Remember that we are blessed with a vibrant independent banking sector with many small- and medium-sized community and regional banks. Comparing these to Goldman Sachs in terms of large scale risk is apples to oranges, asset sizes aside. Also remember that technology is making physical location less important. There are many ways that adequate financial services can remain available in all communities even if the 41 or so largest banks get split up. In fact, ending TBTF would make community banks more viable because right now they struggle against bigger banks having a competitive edge in drawing deposits simply because of the implied government protection.
We should thank Bernie Sanders for making TBTF an issue in the presidential campaign. Unfortunately, his understanding of the issues is not deep. Simply putting a new cover sheet on the Glass-Steagall act passed eight decades ago and re-introducing it in Congress isn’t going to work. And while he can argue that there is some thin statutory authority for the Fed and Treasury to break up big banks without any new legislation, as a practical matter this will only happen if Congress passes legislation to do it. Good luck with that in today’s world.
Kashkari is brash and energetic, but understand that he has no power at all beyond his soapbox.
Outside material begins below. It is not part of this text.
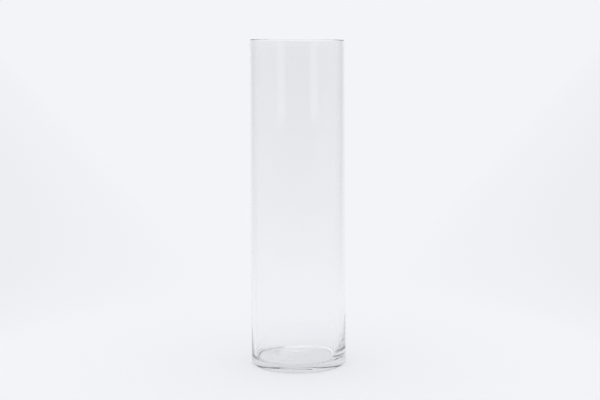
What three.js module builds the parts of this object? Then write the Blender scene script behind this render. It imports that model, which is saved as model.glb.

Federal Reserve district presidents like him do get to take their turns as voting members of the monetary policy-setting Federal Open Market Committee. But decisions on Fed regulatory strategies are set by the seven-person Board of Governors in Washington. Full stop. District presidents can propose, but the Board disposes and only to the extent that Congress allows it to.
Former comptroller Ludwig is right. This needs more study. But the fact that breaking up the big institutions is on the table for discussion is a heartening development.